How the NASCAR Playoffs work, plus everything you need to know to be prepared for the postseason in all three national series.
Welcome to the 2020 NASCAR Playoffs! Read on to brush up on how the postseason works, and the key dates for all three national series.
For all three NASCAR national series, there are a series of eliminations as the NASCAR Playoffs progress. This culminates in the series finales at Phoenix Raceway, where the Championship 4 drivers race “straight-up” for the title — the first to cross the line of the four championship-eligible drivers is crowned the champion. This year’s championship weekend is scheduled to be in Phoenix for the first time. Previously, Homestead-Miami Speedway had been the track to host the final race weekend since 2002.
How they get here:
“Win and you’re in.” Championship-eligible drivers who won a race during the regular season, attempted to qualify for all regular-season races and met a minimum points position (NASCAR Cup Series: top 30; NASCAR Xfinity Series and NASCAR Gander RV & Outdoors Truck Series: top 20) qualify for the playoffs.
If there are fewer unique race winners than open spots in the playoffs, the remaining positions are filled based on regular-season points.
NASCAR Cup Series
– 16 drivers, four rounds
– Playoffs begin at Darlington Raceway (Sept. 6)
– Cutoff races, where four drivers are eliminated from the playoffs: Bristol Motor Speedway (Sept. 19), Charlotte Motor Speedway Roval (Oct. 11), Martinsville Speedway (Nov. 1)
NASCAR Xfinity Series
– 12 drivers, three rounds
– Playoffs begin at Las Vegas Motor Speedway (Sept. 26)

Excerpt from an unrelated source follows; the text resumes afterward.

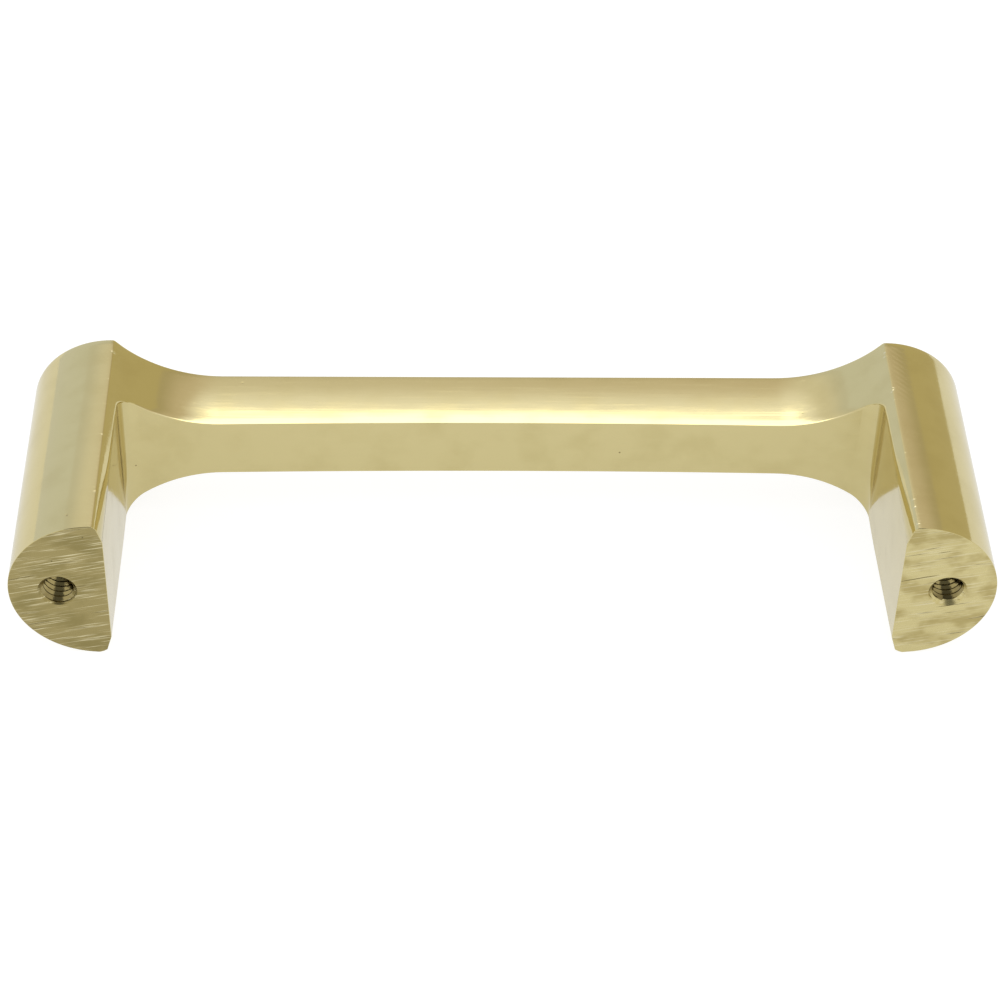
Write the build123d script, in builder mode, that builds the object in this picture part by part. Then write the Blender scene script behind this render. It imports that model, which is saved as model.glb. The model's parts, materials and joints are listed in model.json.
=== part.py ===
from build123d import *
from math import atan2, degrees, radians, sqrt, tan
import os

os.makedirs("parts", exist_ok=True)

# A solid brass bridge pull, cut from one bar.
# +X runs along the pull, +Y points out from the drawer front, +Z is up.
# The origin is on the mounting plane, midway between the two screw holes.

# Driving dimensions, in millimetres.
hole_spacing = 101.6        # screw hole to screw hole, 4 in
end_reach = 5.6             # screw hole to the end of the pull
projection = 33.0           # mounting plane to the front of the bar
end_radius = 9.9            # round end of each foot
ridge_setback = 0.3         # the round end runs this far past its half circle, to a ridge
bar_width = 8.3             # height of the bar, along Z
flare_radius = 17.0         # hollow between the bar and each ridge
bar_thickness = 8.3         # at mid-span, along Y
arch_rise = 0.65            # the back of the bar rises this much to mid-span
post_depth = 11.2           # end of the pull to the post's inner face
inner_corner_radius = 2.3   # between a post and the back of the bar
front_edge_radius = 0.4     # all round the front face

# Filed facets on the inner edges of the posts, widest at the feet.
facet_width = 0.6           # along X
facet_height = 1.4          # along Z
facet_run = 20.0            # along Y, to where it dies out

# Tapped holes for 8-32 screws: tap drill bore, drill point, countersunk mouth.
tap_drill_diameter = 3.45
bore_depth = 16.0
drill_point_angle = 118
mouth_diameter = 4.5
mouth_angle = 90

overcut = 1.0               # how far a cutter reaches outside the metal

# Places that follow from the dimensions.
end_x = hole_spacing / 2 + end_reach
end_centre_x = end_x - end_radius
inner_x = end_x - post_depth
bar_half = bar_width / 2
ridge_x = end_centre_x - ridge_setback
ridge_z = sqrt(end_radius**2 - ridge_setback**2)
ridge_angle = degrees(atan2(ridge_z, -ridge_setback))
flare_centre_z = bar_half + flare_radius
flare_start_x = ridge_x - sqrt(flare_radius**2 - (flare_centre_z - ridge_z) ** 2)
post_length = projection - bar_thickness - arch_rise
bore_radius = tap_drill_diameter / 2
drill_point = bore_radius / tan(radians(drill_point_angle / 2))


def flare_height(x):
    """Half height of the pull at x, on the hollow between the bar and a ridge."""
    return flare_centre_z - sqrt(flare_radius**2 - (x - flare_start_x) ** 2)


def facet_cutter(side, level):
    """Place and size of the tapered cutter for one inner edge of one post."""
    corner = Vector(side * inner_x, 0, level * flare_height(inner_x))
    outer = Vector(side * (inner_x + facet_width), 0, level * flare_height(inner_x + facet_width))
    lower = corner - Vector(0, 0, level * facet_height)
    along = (outer - lower).normalized()
    outward = along.cross(Vector(0, side * level, 0))
    bite = (corner - lower).dot(outward)
    middle = (outer + lower) / 2
    place = Plane(origin=middle, x_dir=outward, z_dir=outward.cross(Vector(0, 1, 0)))
    return place, bite, (outer - lower).length


with BuildPart() as handle:
    # Front outline: bar, four hollow flares, two round ends.
    with BuildSketch(Plane.XZ):
        with BuildLine():
            bar_side = Line((0, bar_half), (flare_start_x, bar_half))
            RadiusArc(bar_side @ 1, (ridge_x, ridge_z), -flare_radius)
            CenterArc((end_centre_x, 0), end_radius, start_angle=0, arc_size=ridge_angle)
            mirror(about=Plane.XZ)
            mirror(about=Plane.YZ)
        make_face()
    extrude(amount=-projection)

    # Finger gap, which leaves the two posts and the gently arched back of the bar.
    with BuildSketch(Plane.XY) as finger_gap:
        with BuildLine():
            bar_back = ThreePointArc(
                (-inner_x, post_length), (0, post_length + arch_rise), (inner_x, post_length)
            )
            Polyline(bar_back @ 1, (inner_x, -overcut), (-inner_x, -overcut), bar_back @ 0)
        make_face()
        fillet(finger_gap.vertices().group_by(Axis.Y)[-1], inner_corner_radius)
    extrude(amount=end_radius + overcut, both=True, mode=Mode.SUBTRACT)

    # Rounded edge all round the front face.
    fillet(handle.faces().sort_by(Axis.Y)[-1].edges(), front_edge_radius)

    # Filed facets, one on each of the four inner edges of the posts.
    for side in (-1, 1):
        for level in (-1, 1):
            place, bite, height = facet_cutter(side, level)
            reach = facet_run + overcut
            far_bite = bite * reach / facet_run
            with Locations(place):
                Wedge(
                    xsize=far_bite + overcut,
                    ysize=reach,
                    zsize=height + 2 * overcut,
                    xmin=far_bite,
                    zmin=0,
                    xmax=far_bite + overcut,
                    zmax=height + 2 * overcut,
                    align=(Align.MIN, Align.MIN, Align.CENTER),
                    mode=Mode.SUBTRACT,
                )

    # Two tapped blind holes, one in the middle of each foot.
    with Locations(Plane.XZ):
        with GridLocations(hole_spacing, 0, 2, 1):
            CounterSinkHole(
                radius=bore_radius,
                counter_sink_radius=mouth_diameter / 2,
                depth=bore_depth,
                counter_sink_angle=mouth_angle,
            )
    with Locations(Plane(origin=(0, bore_depth, 0), x_dir=(1, 0, 0), z_dir=(0, 1, 0))):
        with GridLocations(hole_spacing, 0, 2, 1):
            Cone(
                bottom_radius=bore_radius,
                top_radius=0,
                height=drill_point,
                align=(Align.CENTER, Align.CENTER, Align.MIN),
                mode=Mode.SUBTRACT,
            )

handle.part.label = "handle"
export_step(handle.part, "parts/handle.step")
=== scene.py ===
import json
from math import copysign, pi, radians, sin, sqrt, tan

import bmesh
import bpy
from mathutils import Matrix, Vector


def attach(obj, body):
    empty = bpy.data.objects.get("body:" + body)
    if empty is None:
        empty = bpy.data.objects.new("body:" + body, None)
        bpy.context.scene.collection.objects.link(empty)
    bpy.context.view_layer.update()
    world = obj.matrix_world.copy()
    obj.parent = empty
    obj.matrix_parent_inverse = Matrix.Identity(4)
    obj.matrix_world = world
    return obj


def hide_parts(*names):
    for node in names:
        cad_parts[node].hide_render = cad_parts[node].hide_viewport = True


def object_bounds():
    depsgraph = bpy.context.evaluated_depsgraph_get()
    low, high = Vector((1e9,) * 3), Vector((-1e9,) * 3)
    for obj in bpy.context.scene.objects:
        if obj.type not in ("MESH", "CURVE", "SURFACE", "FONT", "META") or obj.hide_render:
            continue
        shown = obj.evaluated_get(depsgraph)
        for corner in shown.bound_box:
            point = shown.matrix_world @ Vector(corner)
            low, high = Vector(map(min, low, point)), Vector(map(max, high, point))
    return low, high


# A solid brass bridge pull, lying on its side on a table, with its feet towards the camera.
# X runs along the bar, Y from the feet to the front face, and Z up from the table. All in metres.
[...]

– Scheduled cutoff races, where four drivers are eliminated from the playoffs: Charlotte Motor Speedway Roval (Oct. 10) and Martinsville Speedway (Oct. 31)
NASCAR Gander RV & Outdoors Truck Series
– 10 drivers, three rounds
– Playoffs begin at Bristol Motor Speedway (Sept. 17)
– Scheduled cutoff races: Talladega Speedway (Oct. 3; two drivers eliminated) and Martinsville Speedway (Oct. 30; four drivers eliminated)
Throughout the regular season, drivers in all three national series earn playoff points to be used in the postseason. The playoff points procedure is uniform across all three national series and continues in the playoffs for drivers who remain in contention.
Ways drivers earn playoff points:
– Win Stage 1 or Stage 2 in a race: 1 playoff point (point awarded per stage win)
– Win a race: 5 playoff points
– Win the regular-season championship: 15 playoff points
Second place in the final regular-season standings earns 10 playoff points, third place receives eight points, and the points awarded decline to one point for 10th (fourth = seven points, fifth = six points, etc.).
Championship-contending drivers can accumulate additional playoff points throughout the playoffs via stage and race wins and may use all the playoff points they earn, from both the regular season and the playoffs, to advance all the way up to the Championship 4.
Playoff points are added to a championship-contending driver’s reset points total at the start of every round of the NASCAR Playoffs until they are eliminated from championship contention.
If a driver accumulates playoff points during the regular season but does not qualify for the playoffs, their playoff points are eliminated from the scoreboard.
At Phoenix Raceway, playoff points are off the table and the Championship 4 drivers enter the “winner-take-all” race on equal ground.
For example: Kevin Harvick is the top seed in the NASCAR Cup Series Playoffs. Harvick won the regular-season championship (15 playoff points), seven races (35 total playoff points) and seven stages (7 playoff points). Therefore, he has 57 playoff points. When the point totals reset to 2,000 for every playoff driver, Harvick began the postseason with 2,057 points — already 57 points ahead of 16th seed Matt DiBenedetto.